Bonus: It turns out that minimum return of 4.4% is the magic return to ensure ANYBODY saving 12.4% of their income for 45 years could earn his or her salary for 31 years after retirement. Ask anyone drawing Social Security benefits how those checks compare to their salaries when they worked. According to the National Academy of Social Insurance, those benefits will be between 26% and 53% of career-average wages. (The higher number is for lower income earners.)

This is significant because whenever retirement advisors suggest people save at least 10% of their income, detractors say something like, “Easy for you to say. The poor can’t afford to save 10%.” Well, if they were allowed to save their Social Security contributions, that’s 12.4% (including the employer portion).

Let’s look at a worst-case scenario of an individual who makes minimum wage for their entire 45-year working career. We’ll use $7.25/hr with a 40-hour work week and 50 weeks per year. That’s only $14,500 a year. If this person’s 12.4% Social Security tax were invested at 4.4% for 45 years, the retirement account balance would be $242,836. That doesn’t sound like a lot of money, but if the account continued to grow at 4.4%, this individual could live on that money for 31 years and draw $14,500 in each year, the equivalent of the minimum wage salary. (The cool thing is that this works for any annual salary.)
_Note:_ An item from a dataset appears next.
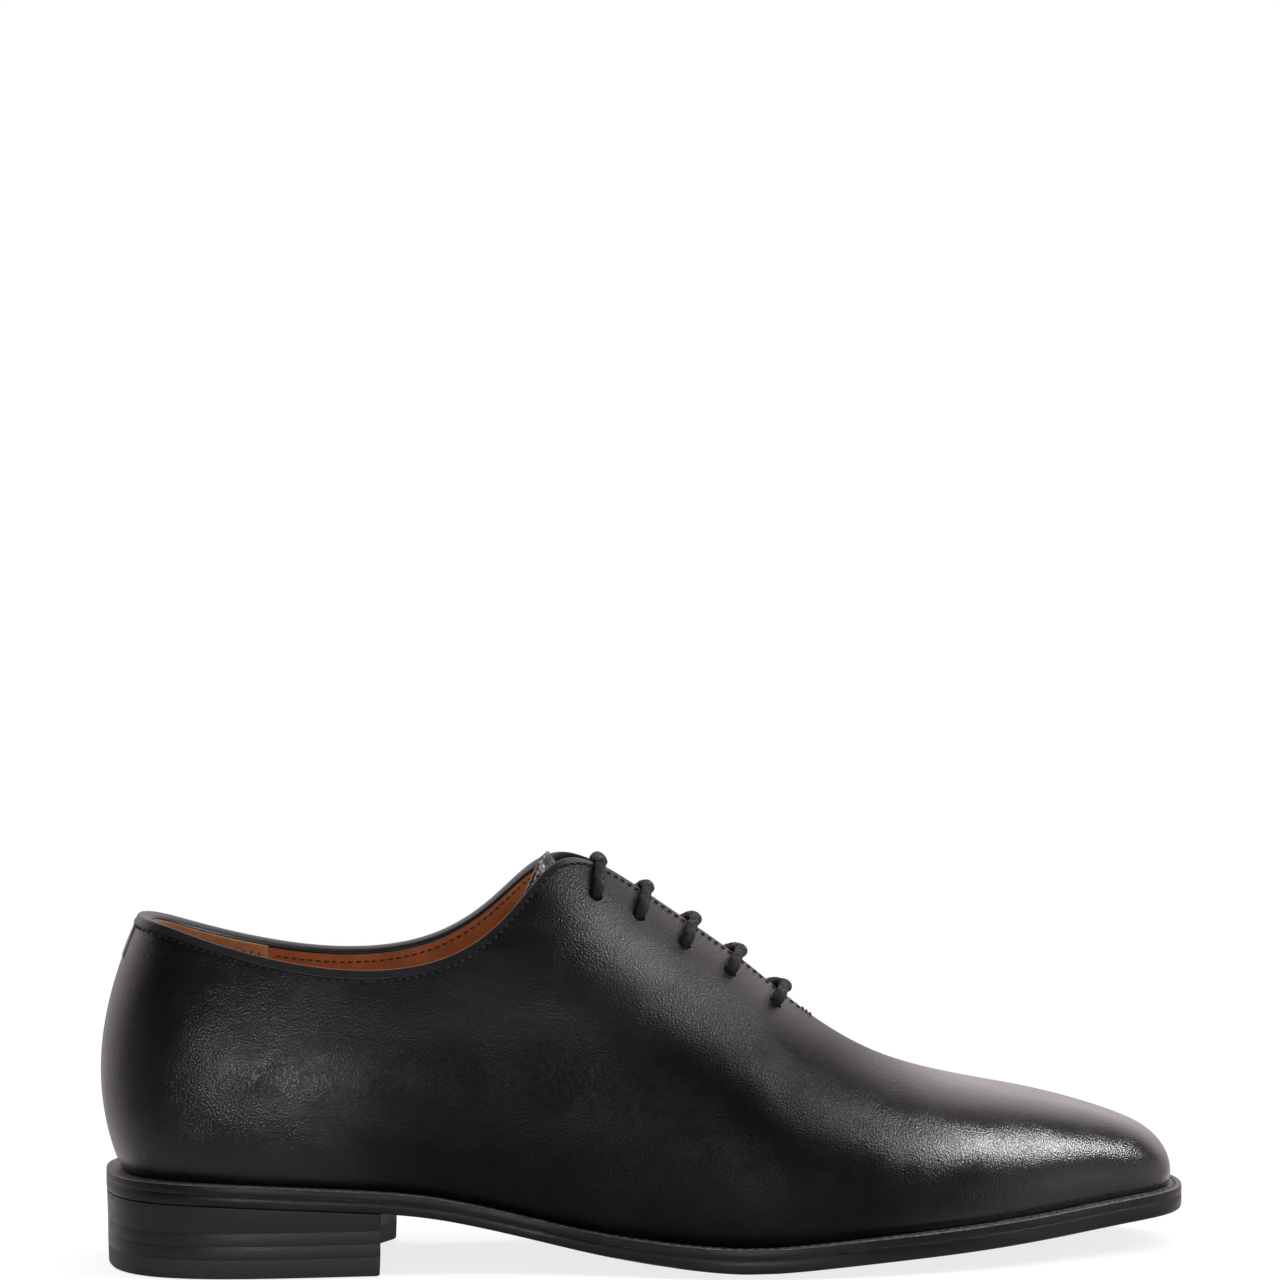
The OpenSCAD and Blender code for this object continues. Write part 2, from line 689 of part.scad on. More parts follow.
module heel_lifts() {
    color("#201f20")
    difference() {
        for (k = [0, 1]) {
            z = top_lift_t + gap + k * (lift_t + gap);
            heel_slice(z, z + lift_t - 0.001, 0.35);
        }
        nail_holes();
    }
}

module top_lift() {
    color("#171717")
    difference() {
        heel_slice(0, top_lift_t, 0.5);
        pin_holes();
    }
}

// Nails through the lifts, in a ring round the seat
nail_r = 1.1;
function nail_places() =
    [for (s = [-0.24, -0.165, -0.085, 0, 0.085, 0.165, 0.24]) feather(s) - outward(s) * 8];
module nail_holes() {
    for (p = nail_places()) translate([p[0], p[1], 1]) cylinder(r = nail_r + 0.05, h = 40);
}
module heel_nails() {
    color("#b08d4a")
    for (p = nail_places())
        translate([p[0], p[1], top_lift_t + 1])
            cylinder(r = nail_r, h = 11);
}

// Short pins that hold the rubber top lift
pin_r = 0.8;
pin_x = [-24, -9, 6, 21];
module pin_holes() {
    for (x = pin_x, y = [-13, 13]) translate([x, y, 0.6]) cylinder(r = pin_r + 0.05, h = 20);
}
module top_lift_pins() {
    color("#b08d4a")
    for (x = pin_x, y = [-13, 13])
        translate([x, y, 0.8])
            cylinder(r = pin_r, h = top_lift_t - 1);
}

upper_back();
upper_toe();
heel_tab();
topline_binding();
heel_counter();
toe_puff();
facing_stays();
blind_eyelets();
quarter_lining();
heel_lining();
vamp_lining();
tongue_leather();
tongue_lining();
lace();
aglets();
insole_back();
insole_toe();
sock_lining();
insole_rib_back();
insole_rib_toe();
cork_filler_back();
cork_filler_toe();
shank();
welt_back();
welt_toe();
outsole_back();
outsole_toe();
heel_base();
heel_lifts();
top_lift();
heel_nails();
top_lift_pins();
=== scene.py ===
"""Leather oxford shoe: the visual model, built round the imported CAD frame."""

import math

import bmesh
import bpy
import numpy as np
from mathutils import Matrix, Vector


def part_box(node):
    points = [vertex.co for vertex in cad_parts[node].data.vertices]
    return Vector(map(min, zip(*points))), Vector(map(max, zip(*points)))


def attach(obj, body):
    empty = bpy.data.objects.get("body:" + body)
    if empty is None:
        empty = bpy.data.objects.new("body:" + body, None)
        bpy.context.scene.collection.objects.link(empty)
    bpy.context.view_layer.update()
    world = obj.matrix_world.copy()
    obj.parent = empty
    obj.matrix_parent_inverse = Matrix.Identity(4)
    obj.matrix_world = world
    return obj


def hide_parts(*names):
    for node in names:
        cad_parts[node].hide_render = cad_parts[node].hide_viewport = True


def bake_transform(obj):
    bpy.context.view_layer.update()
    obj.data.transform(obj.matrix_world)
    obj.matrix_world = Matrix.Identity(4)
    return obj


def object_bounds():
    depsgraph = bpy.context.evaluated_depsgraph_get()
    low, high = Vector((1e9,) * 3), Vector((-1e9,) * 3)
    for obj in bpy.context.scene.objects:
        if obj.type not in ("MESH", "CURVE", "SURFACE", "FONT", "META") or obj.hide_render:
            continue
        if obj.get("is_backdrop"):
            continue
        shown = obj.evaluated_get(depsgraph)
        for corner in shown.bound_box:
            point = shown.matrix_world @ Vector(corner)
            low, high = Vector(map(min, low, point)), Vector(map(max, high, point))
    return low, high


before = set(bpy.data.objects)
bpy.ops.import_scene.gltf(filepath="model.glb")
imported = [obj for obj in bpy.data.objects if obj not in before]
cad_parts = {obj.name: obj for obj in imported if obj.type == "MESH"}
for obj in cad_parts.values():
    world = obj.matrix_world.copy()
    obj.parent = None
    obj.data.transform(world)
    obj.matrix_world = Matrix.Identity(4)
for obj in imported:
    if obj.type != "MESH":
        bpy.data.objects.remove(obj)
cad_low, cad_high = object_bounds()

HEEL = "heel_part"
TONGUE = "tongue"

# ---- The last: the same stations and curves as the CAD part, in millimetres.
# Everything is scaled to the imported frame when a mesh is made.

# Feather line from the back seam to the toe: x, lateral y, medial y
FEATHER = np.array([
    [-34.8, 0, 0], [-33.5, -14, 14], [-25, -24, 23.5], [-10, -29, 28], [10, -30, 28.5], [32, -29.5, 26.5],
    [54, -29.5, 23], [72, -30.5, 21.5], [86, -32.5, 23.5], [97, -35.5, 27], [108, -38.5, 31],
    [124, -43.5, 38.5], [142, -46.8, 45], [160, -47, 47.5], [180, -45, 46.5], [202, -40, 42], [224, -32, 35],
    [244, -21.5, 27.5], [262.5, -14, 20], [265.8, 3, 3],
])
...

That’s just using basic time-value of money calculations with average returns. A more thorough analysis would simulate real returns to capture the variabilities which could hurt (or benefit) the portfolio. Maybe someone with one of those many university research grants could do that. It would be nice of the proponents and detractors of privatizing Social Security would actually do SOME analysis rather than just regurgitating the tired talking points.